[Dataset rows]
#####

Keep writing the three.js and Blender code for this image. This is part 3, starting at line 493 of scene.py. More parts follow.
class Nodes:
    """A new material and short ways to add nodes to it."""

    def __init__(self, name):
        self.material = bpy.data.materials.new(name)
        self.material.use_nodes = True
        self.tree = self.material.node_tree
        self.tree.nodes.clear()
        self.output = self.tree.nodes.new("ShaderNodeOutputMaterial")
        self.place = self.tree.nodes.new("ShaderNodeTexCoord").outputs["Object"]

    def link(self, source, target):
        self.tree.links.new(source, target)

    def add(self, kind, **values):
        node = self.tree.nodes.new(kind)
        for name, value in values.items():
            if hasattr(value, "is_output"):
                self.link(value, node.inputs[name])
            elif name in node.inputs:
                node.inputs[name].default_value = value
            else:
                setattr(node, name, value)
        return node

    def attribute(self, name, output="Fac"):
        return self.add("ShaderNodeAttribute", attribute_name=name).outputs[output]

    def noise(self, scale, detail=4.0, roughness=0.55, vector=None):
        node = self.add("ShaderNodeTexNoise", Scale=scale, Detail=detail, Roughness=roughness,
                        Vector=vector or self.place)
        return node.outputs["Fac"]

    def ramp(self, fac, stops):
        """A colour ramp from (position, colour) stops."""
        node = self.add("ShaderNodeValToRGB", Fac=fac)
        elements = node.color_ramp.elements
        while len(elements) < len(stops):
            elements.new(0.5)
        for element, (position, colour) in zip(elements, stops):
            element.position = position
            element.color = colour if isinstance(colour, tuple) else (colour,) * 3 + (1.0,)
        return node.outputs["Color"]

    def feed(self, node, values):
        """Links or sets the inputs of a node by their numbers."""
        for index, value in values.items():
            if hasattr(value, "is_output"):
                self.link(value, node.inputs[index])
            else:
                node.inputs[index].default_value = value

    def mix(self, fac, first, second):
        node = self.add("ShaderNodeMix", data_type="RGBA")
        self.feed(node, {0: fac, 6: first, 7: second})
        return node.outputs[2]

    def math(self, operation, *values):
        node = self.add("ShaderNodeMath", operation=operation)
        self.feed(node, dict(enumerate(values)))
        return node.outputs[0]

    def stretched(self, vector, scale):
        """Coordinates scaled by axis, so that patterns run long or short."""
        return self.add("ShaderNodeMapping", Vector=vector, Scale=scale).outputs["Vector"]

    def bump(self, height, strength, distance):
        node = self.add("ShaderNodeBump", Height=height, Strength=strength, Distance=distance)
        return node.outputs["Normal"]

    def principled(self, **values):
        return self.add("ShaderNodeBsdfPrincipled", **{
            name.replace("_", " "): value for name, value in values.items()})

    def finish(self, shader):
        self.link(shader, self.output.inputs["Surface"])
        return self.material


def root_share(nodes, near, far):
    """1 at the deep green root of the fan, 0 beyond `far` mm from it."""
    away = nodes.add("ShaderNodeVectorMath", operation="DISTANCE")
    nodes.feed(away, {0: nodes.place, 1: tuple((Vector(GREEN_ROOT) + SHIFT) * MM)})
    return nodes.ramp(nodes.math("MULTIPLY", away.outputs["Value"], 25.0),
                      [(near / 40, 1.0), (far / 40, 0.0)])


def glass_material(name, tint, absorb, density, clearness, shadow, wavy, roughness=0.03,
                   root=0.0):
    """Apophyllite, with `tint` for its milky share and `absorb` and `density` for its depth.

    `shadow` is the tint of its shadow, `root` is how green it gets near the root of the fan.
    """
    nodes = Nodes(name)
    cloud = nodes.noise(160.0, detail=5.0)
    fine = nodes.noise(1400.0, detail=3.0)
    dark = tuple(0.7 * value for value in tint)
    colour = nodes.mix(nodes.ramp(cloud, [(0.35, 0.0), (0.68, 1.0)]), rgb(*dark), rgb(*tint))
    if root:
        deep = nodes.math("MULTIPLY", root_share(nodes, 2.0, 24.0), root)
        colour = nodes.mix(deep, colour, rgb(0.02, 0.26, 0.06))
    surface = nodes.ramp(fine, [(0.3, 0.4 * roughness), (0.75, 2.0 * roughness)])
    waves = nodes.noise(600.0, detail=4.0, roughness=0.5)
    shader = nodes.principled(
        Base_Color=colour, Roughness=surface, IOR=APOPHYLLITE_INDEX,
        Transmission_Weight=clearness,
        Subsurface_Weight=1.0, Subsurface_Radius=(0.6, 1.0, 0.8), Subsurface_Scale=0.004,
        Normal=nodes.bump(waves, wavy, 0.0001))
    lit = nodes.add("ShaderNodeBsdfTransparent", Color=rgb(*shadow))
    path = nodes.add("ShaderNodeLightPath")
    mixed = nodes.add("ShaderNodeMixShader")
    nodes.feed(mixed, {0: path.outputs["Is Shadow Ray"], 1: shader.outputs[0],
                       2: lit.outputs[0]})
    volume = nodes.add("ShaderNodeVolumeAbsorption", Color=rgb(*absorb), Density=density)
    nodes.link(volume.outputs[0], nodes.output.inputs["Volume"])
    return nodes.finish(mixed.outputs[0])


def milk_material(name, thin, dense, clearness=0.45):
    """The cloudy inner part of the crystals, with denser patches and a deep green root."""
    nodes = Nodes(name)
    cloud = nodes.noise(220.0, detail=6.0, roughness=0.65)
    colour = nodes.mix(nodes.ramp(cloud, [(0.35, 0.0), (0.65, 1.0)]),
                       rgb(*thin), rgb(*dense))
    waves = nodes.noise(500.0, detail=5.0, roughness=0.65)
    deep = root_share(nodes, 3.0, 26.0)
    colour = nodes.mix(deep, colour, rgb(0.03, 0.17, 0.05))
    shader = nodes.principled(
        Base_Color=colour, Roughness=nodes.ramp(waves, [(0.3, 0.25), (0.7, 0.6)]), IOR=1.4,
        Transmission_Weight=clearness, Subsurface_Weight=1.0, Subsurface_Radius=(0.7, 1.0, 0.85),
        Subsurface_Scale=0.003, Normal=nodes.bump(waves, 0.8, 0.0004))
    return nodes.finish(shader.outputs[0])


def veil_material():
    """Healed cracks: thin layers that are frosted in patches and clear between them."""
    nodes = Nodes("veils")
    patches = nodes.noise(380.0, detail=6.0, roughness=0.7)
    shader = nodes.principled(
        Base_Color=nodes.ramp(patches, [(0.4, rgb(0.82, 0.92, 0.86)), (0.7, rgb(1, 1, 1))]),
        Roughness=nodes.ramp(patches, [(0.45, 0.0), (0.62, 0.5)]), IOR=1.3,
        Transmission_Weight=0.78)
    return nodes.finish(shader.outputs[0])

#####

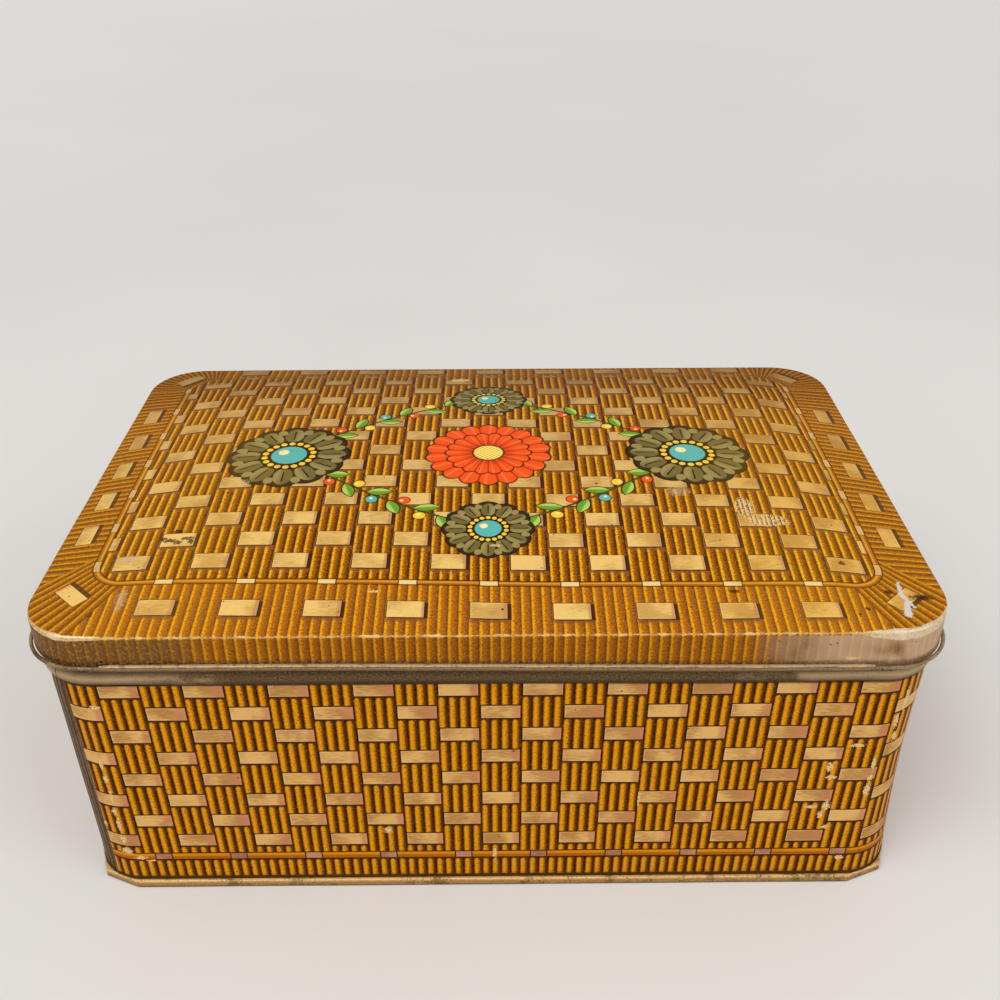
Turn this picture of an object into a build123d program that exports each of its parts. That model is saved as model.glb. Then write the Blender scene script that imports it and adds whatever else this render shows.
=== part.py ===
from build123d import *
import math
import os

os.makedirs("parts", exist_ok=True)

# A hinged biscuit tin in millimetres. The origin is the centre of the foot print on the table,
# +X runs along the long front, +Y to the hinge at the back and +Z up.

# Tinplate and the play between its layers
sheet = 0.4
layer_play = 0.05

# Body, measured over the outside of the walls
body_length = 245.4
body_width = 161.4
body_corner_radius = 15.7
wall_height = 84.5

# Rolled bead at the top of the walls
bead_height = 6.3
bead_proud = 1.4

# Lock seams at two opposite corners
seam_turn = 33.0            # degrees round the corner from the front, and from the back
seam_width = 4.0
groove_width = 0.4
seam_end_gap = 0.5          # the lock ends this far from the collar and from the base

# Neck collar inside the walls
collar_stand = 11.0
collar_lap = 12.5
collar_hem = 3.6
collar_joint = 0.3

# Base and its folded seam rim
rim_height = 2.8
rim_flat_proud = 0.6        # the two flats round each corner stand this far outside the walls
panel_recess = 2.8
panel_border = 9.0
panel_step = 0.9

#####

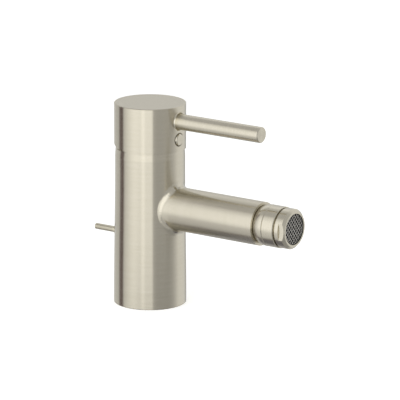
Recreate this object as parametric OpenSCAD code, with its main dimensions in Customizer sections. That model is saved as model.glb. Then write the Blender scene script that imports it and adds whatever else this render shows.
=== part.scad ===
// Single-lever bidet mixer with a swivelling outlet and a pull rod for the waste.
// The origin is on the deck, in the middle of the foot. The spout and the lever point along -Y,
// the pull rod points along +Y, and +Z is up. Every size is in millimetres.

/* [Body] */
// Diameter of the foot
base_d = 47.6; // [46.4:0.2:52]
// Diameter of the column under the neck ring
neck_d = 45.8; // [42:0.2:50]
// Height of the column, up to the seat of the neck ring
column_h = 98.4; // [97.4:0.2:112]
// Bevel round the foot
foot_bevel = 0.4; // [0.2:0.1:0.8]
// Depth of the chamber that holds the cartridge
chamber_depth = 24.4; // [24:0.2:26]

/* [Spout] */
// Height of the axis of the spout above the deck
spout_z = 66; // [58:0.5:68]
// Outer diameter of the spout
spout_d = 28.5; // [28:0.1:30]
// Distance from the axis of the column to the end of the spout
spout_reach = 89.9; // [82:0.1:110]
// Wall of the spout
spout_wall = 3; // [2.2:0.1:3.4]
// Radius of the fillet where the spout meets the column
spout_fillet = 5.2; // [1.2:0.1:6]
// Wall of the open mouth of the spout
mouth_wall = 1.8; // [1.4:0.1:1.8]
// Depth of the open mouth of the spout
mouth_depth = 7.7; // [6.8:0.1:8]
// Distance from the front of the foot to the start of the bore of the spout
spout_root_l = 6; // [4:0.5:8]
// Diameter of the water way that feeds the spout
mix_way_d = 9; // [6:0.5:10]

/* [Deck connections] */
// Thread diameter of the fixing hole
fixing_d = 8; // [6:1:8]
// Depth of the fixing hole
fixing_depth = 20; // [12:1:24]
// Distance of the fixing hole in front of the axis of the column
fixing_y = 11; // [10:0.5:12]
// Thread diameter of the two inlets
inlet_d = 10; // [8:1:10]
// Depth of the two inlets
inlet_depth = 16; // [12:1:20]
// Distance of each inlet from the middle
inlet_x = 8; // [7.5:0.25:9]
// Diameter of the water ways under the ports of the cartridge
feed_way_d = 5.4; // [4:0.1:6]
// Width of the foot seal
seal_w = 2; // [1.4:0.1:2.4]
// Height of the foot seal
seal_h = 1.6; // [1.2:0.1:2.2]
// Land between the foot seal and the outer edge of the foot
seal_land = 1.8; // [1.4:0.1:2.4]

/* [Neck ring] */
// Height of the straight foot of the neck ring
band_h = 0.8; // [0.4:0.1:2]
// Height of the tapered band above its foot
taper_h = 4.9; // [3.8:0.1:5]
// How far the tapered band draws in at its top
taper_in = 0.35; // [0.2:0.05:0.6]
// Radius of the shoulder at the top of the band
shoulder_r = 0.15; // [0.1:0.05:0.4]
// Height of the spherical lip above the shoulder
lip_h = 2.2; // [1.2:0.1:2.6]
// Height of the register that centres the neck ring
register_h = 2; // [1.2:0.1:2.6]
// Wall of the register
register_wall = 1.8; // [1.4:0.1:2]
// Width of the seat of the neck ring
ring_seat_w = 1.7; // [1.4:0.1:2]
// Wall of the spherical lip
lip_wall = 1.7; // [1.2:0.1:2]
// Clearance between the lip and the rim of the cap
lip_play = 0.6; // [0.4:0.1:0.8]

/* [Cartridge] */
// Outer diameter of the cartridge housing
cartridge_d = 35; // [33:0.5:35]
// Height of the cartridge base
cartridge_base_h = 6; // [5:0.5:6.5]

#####

Work to be completed:
Write out, from the lines above, only those from the line with "Recreate this object" to the line with "chamber_depth = 24.4; // [24:0.2:26]", exactly as given, including the first and the last.

Answer to this task:
Recreate this object as parametric OpenSCAD code, with its main dimensions in Customizer sections. That model is saved as model.glb. Then write the Blender scene script that imports it and adds whatever else this render shows.
=== part.scad ===
// Single-lever bidet mixer with a swivelling outlet and a pull rod for the waste.
// The origin is on the deck, in the middle of the foot. The spout and the lever point along -Y,
// the pull rod points along +Y, and +Z is up. Every size is in millimetres.

/* [Body] */
// Diameter of the foot
base_d = 47.6; // [46.4:0.2:52]
// Diameter of the column under the neck ring
neck_d = 45.8; // [42:0.2:50]
// Height of the column, up to the seat of the neck ring
column_h = 98.4; // [97.4:0.2:112]
// Bevel round the foot
foot_bevel = 0.4; // [0.2:0.1:0.8]
// Depth of the chamber that holds the cartridge
chamber_depth = 24.4; // [24:0.2:26]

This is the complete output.